The market is further restricted by the influence of politics with advertisers conscious

of the potential for trouble if they are seen as being associated - and therefore

as supporting newspapers which are critical of the rich and powerful.

"A year ago, when the KJA split and the League of Cambodian Journalists formed,

I had an advertiser withdraw.
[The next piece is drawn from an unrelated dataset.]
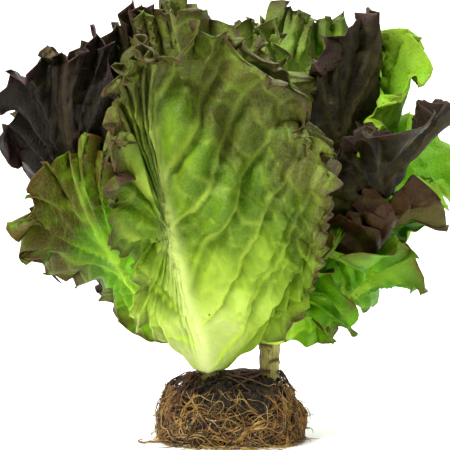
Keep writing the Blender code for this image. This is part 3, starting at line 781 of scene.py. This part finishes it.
# loose root ends: hairs on the top and the sides, and a mat that trails on the ground
hairs, mat = [], []
for index in range(150):
    spot = onBall(random.uniform(0, 360), random.uniform(0.05, 1), 0)
    out = Vector((spot.x, spot.y, random.uniform(-12, 18))).normalized()
    side = Vector((-out.y, out.x, random.uniform(-0.6, 0.6)))
    reach, swing = random.uniform(3, 8), random.uniform(-5, 5)
    hairs.append(([spot + out * reach * math.sin(1.7 * t) + side * swing * t * t - Vector((0, 0, 3 * t * t))
                   for t in (k / 8 for k in range(9))], 0.26, 0.1))
for index in range(90):
    azimuth = random.gauss(-92, 26) if index % 3 else random.uniform(0, 360)
    spot = onBall(azimuth, 0.03, -1)
    heading = math.radians(azimuth + random.uniform(-70, 70))
    points, place = [], Vector((spot.x, spot.y, 1.0))
    for step in range(random.randint(5, 11)):
        points.append(place.copy())
        heading += random.uniform(-0.45, 0.45)
        place += Vector((math.cos(heading), math.sin(heading), 0)) * 1.5
        place.z = max(0.3, place.z + random.uniform(-0.5, 0.45))
    mat.append((points, random.uniform(0.25, 0.45), 0.12))
rootPiece("loose_root_hairs", hairs, "orange")
rootPiece("trailing_roots", mat, "pale")
print("root ball ready")

# stems with the scars of stripped leaves, in mm
stemShape = {"sides": 72, "rings": 150, "bottom": 27, "tip": 5,
             "scars": 9, "scarSpacing": 4.3, "scarDepth": 0.9}


def stemMaterial():
    # old lettuce stalk: satin olive skin with fibres 1.4 mm apart, 5 mm brown blotches and corky leaf scars
    material, tree, shader = newMaterial("oliveStalkSkin")
    place = addNode(tree, "ShaderNodeTexCoord").outputs["Object"]
    scar = addNode(tree, "ShaderNodeAttribute", attribute_name="scar").outputs["Fac"]
    long = addNode(tree, "ShaderNodeMapping", {"Vector": place}, inputs={"Scale": (1, 1, 0.16)})
    fibre = addNode(tree, "ShaderNodeTexNoise", {"Vector": long.outputs["Vector"]},
                    inputs={"Scale": 700.0, "Detail": 5.0, "Roughness": 0.65})
    blotch = addNode(tree, "ShaderNodeTexNoise", {"Vector": place}, inputs={"Scale": 190.0, "Detail": 5.0})
    tones = addNode(tree, "ShaderNodeValToRGB", {"Fac": fibre.outputs["Fac"]})
    tones.color_ramp.elements[0].position = 0.34
    tones.color_ramp.elements[0].color = linearColour("#756d2c")
    tones.color_ramp.elements[1].position = 0.68
    tones.color_ramp.elements[1].color = linearColour("#c0b65a")
    brown = addNode(tree, "ShaderNodeMapRange", {"Value": blotch.outputs["Fac"]},
                    interpolation_type="SMOOTHSTEP", inputs={"From Min": 0.5, "From Max": 0.66})
    stain = addNode(tree, "ShaderNodeMath", {0: scar, 1: brown.outputs["Result"]}, operation="MAXIMUM")
    skin = addNode(tree, "ShaderNodeMix", data_type="RGBA")
    tree.links.new(stain.outputs["Value"], skin.inputs["Factor"])
    tree.links.new(tones.outputs["Color"], skin.inputs["A"])
    skin.inputs["B"].default_value = linearColour("#4a3414")
    tree.links.new(skin.outputs["Result"], shader.inputs["Base Color"])
    bump = addNode(tree, "ShaderNodeBump", {"Height": fibre.outputs["Fac"]},
                   inputs={"Strength": 0.7, "Distance": 0.0006})
    tree.links.new(bump.outputs["Normal"], shader.inputs["Normal"])
    shader.inputs["Roughness"].default_value = 0.55
    return material


stalkSkin = stemMaterial()
for node, plant in (("left_stem", plants["left"]), ("right_stem", plants["right"])):
    sheet = bmesh.new()
    bmesh.ops.create_grid(sheet, x_segments=stemShape["sides"], y_segments=stemShape["rings"], size=1)
    scarLayer = sheet.verts.layers.float.new("scar")
    scars = [(137.5 * k % 360 - 180, 37 + stemShape["scarSpacing"] * k + 1.5 * math.sin(k * 2.3))
             for k in range(stemShape["scars"])]
    bottom, leafLow, leafTop = stemShape["bottom"], plant["leafLow"], plant["leafTop"]
    top = leafTop + stemShape["tip"]
    heights = (bottom, leafLow - 7, leafLow, leafTop, top - 1, top)
    radii = (plant["footRadius"], plant["footRadius"], plant["lowRadius"], plant["topRadius"],
             0.6 * plant["topRadius"], 0)
    for vert in sheet.verts:
        turn, rise = vert.co.x * math.pi, (vert.co.y + 1) / 2
        z = bottom + rise * (top - bottom)
        radius = float(np.interp(z, heights, radii))
        radius *= 0 if rise < 1e-6 else 1
        scarred = 0
        for azimuth, height in scars:
            away = abs((math.degrees(turn) - azimuth + 180) % 360 - 180)
            bowed = z - height + 1.6 * (away / 55) ** 2
            if away < 62 and abs(bowed) < 3:
                across = float(ramp(62, 45, away))
                radius += stemShape["scarDepth"] * math.exp(-(bowed / 0.8) ** 2) * across * (radius > 1)
                scarred = max(scarred, math.exp(-((bowed - 1.3) / 1.0) ** 2) * across)
        way = Vector((math.cos(turn), math.sin(turn), 0))
        ridges = noise.noise((way.x * 2.2, way.y * 2.2, z * 0.12)) * 0.8
        ridges += noise.noise(way * 5 + Vector((0, 0, z * 0.3))) * 0.35
        radius += ridges * (radius > 1)
        vert[scarLayer] = scarred
        vert.co = Vector((plant["x"], plant["y"], z)) * mm + way * radius * mm
    bmesh.ops.remove_doubles(sheet, verts=sheet.verts, dist=1e-6)
    meshPiece(f"{node}_scarred", sheet, stalkSkin, [node])
print("stems ready")

# floor, light and camera
studio = {"floor": "#f7f7f5", "reach": 4, "bendAt": 2.5, "bend": 1.6, "room": 0.62,
          "lens": 192.6, "distance": 1.3, "elevation": 4, "aim": (-0.0032, 0, 0.1166)}
lamps = {"key": {"place": (-0.9, -0.9, 1.3), "aim": (0, 0, 0.12), "watts": 34, "size": 0.45},
         "top": {"place": (0.6, 0.3, 1.8), "aim": (0, 1.5, 0.3), "watts": 30, "size": 1.2},
         "backdropLight": {"place": (0, 1.9, 2.0), "aim": (0, 2.5, 0), "watts": 75, "size": 1.6}}
sweep = bmesh.new()  # floor that curves up into the backdrop
bmesh.ops.create_grid(sweep, x_segments=1, y_segments=120, size=studio["reach"])
for vert in sweep.verts:
    vert.co.z = studio["bend"] * max(0, vert.co.y - studio["bendAt"]) ** 2
mesh = bpy.data.meshes.new("floor")
sweep.to_mesh(mesh)
sweep.free()
mesh.shade_smooth()
floor = bpy.data.objects.new("floor", mesh)
bpy.context.scene.collection.objects.link(floor)
material, tree, shader = newMaterial("paleFloor")  # matt painted board, almost white
shader.inputs["Base Color"].default_value = linearColour(studio["floor"])
shader.inputs["Roughness"].default_value = 0.9
mesh.materials.append(material)

world = bpy.data.worlds.new("softRoom")
world.use_nodes = True
world.node_tree.nodes["Background"].inputs["Color"].default_value = (1, 1, 1, 1)
world.node_tree.nodes["Background"].inputs["Strength"].default_value = studio["room"]
bpy.context.scene.world = world
for name, values in lamps.items():
    lamp = bpy.data.lights.new(name, "AREA")
    lamp.energy = values["watts"]
    lamp.size = values["size"]
    lampObject = bpy.data.objects.new(name, lamp)
    lampObject.location = values["place"]
    towards = Vector(values["aim"]) - Vector(values["place"])
    lampObject.rotation_euler = towards.to_track_quat("-Z", "Y").to_euler()
    bpy.context.scene.collection.objects.link(lampObject)

camera = bpy.data.cameras.new("camera")
camera.lens = studio["lens"]
camera.sensor_width = 36
cameraObject = bpy.data.objects.new("camera", camera)
tilt = math.radians(studio["elevation"])
aim = Vector(studio["aim"])
cameraObject.location = aim + studio["distance"] * Vector((0, -math.cos(tilt), math.sin(tilt)))
cameraObject.rotation_euler = (math.radians(90) - tilt, 0, 0)
bpy.context.scene.collection.objects.link(cameraObject)
bpy.context.scene.camera = cameraObject
bpy.context.scene.view_settings.view_transform = "Standard"
print("studio ready")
He paid me the money but he didn't want his company's

name associated with me because of all of the politics involved with the split,"

said Pin Samkhon.

Ou Savann, the editor ofVoice of Khmer Youth - a paper known for its anti-government

line and its association with the KNP - said advertisers didn't spend money on his

paper because they feared being identified with its political line.

"We only get about ten dollars from advertising in each issue - we have to rely

on sales to pay our staff.

"Newspaper sellers buy the paper for 390 riels - we print about 3500 copies

but only sell about 2000. My salary from the newspaper is only $40 dollars a month,"

Savann said.

However, he denied he supplemented his salary through unethical practices and said

KNP leader Sam Rainsy no longer supported his paper.

"The KNP doesn't have enough money."

In a bid to solve the many problems undermining the press, the Information Ministry

is drafting a sub decree to the press law which, according to Leng Sochea, could

be passed by the Council of Ministers late in October or early November.

The key provisions of the sub decree - which apply only to new publications - include

requirements that editors have qualifications from recognized journalism programs,

that editors be at least 55 years of age and that any newspaper has a minimum capital

base of $5000.

Within the industry the jury is still out on whether the sub decree is an appropriate

measure to address existing problems - most of the players who talked to the Post

expressed concern that it could be used to restrict freedom of expression.

And, they agreed, sticking to a code of ethics is easier when people have food in

their stomachs and money in their pockets.